◆ **Supplied data**
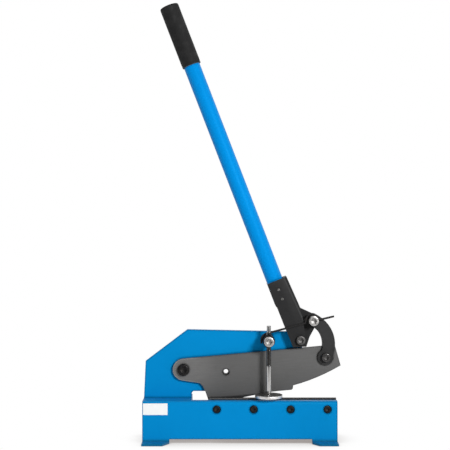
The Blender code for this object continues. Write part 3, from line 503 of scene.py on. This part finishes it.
def enamel_roughness(f):
    """Enamel's roughness: soft patches, and upright scuffs in some places"""
    scuffs = f.noise(enamel_scuff_size, detail=3.0, roughness=0.6, stretch=enamel_scuff_stretch)
    places = f.band(f.noise(enamel_scuffed_size, detail=2.0), low=0.50, high=0.66)
    scuffed = f.sum('MULTIPLY', f.band(scuffs, low=0.66, high=0.78), places)
    patches = f.band(f.noise(enamel_gloss_size, detail=4.0), low=0.3, high=0.7, start=0.36, end=0.44)
    return f.sum('ADD', patches, f.sum('MULTIPLY', scuffed, enamel_scuff_roughness))


def black_enamel(name, deep, pale):
    """Satin black powder coat: fine grain, paler at the corners, rubbed in places"""
    f = Finish(name, specular=0.20)
    colour = f.mix(f.noise(black_cloud_size, detail=5.0), deep, pale)
    edge = f.edge(black_edge_reach)
    colour = f.over(colour, satin_black_edge, edge, share=0.40)
    spots = f.band(f.noise(black_chip_size, detail=4.0, roughness=0.65), low=0.650, high=0.670)
    chips = f.sum('MULTIPLY', f.band(edge, low=0.3, high=0.6), spots)
    colour = f.mix(chips, colour, oxide_chipped)
    rubbed = f.band(f.noise(black_rubbed_size, detail=4.0), low=0.52, high=0.70)
    roughness = f.band(rubbed, low=0.0, high=1.0, start=0.46, end=0.34)
    grain = f.relief(f.noise(black_grain_size), black_grain_depth)
    waves = f.relief(f.noise(black_wave_size, detail=2.0), black_wave_depth, grain)
    return f.done(colour, roughness, f.relief(chips, -black_chip_depth, waves))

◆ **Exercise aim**
Restate the whole listing exactly.

◆ **Task output**
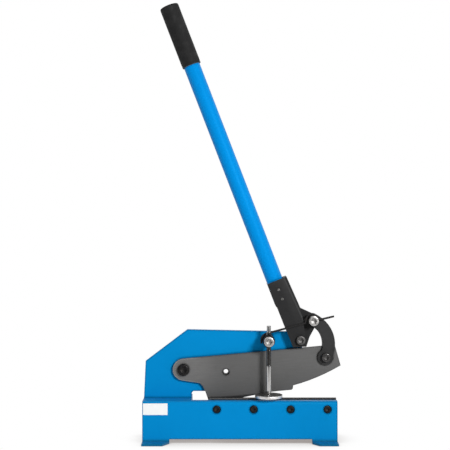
The Blender code for this object continues. Write part 3, from line 503 of scene.py on. This part finishes it.
def enamel_roughness(f):
    """Enamel's roughness: soft patches, and upright scuffs in some places"""
    scuffs = f.noise(enamel_scuff_size, detail=3.0, roughness=0.6, stretch=enamel_scuff_stretch)
    places = f.band(f.noise(enamel_scuffed_size, detail=2.0), low=0.50, high=0.66)
    scuffed = f.sum('MULTIPLY', f.band(scuffs, low=0.66, high=0.78), places)
    patches = f.band(f.noise(enamel_gloss_size, detail=4.0), low=0.3, high=0.7, start=0.36, end=0.44)
    return f.sum('ADD', patches, f.sum('MULTIPLY', scuffed, enamel_scuff_roughness))


def black_enamel(name, deep, pale):
    """Satin black powder coat: fine grain, paler at the corners, rubbed in places"""
    f = Finish(name, specular=0.20)
    colour = f.mix(f.noise(black_cloud_size, detail=5.0), deep, pale)
    edge = f.edge(black_edge_reach)
    colour = f.over(colour, satin_black_edge, edge, share=0.40)
    spots = f.band(f.noise(black_chip_size, detail=4.0, roughness=0.65), low=0.650, high=0.670)
    chips = f.sum('MULTIPLY', f.band(edge, low=0.3, high=0.6), spots)
    colour = f.mix(chips, colour, oxide_chipped)
    rubbed = f.band(f.noise(black_rubbed_size, detail=4.0), low=0.52, high=0.70)
    roughness = f.band(rubbed, low=0.0, high=1.0, start=0.46, end=0.34)
    grain = f.relief(f.noise(black_grain_size), black_grain_depth)
    waves = f.relief(f.noise(black_wave_size, detail=2.0), black_wave_depth, grain)
    return f.done(colour, roughness, f.relief(chips, -black_chip_depth, waves))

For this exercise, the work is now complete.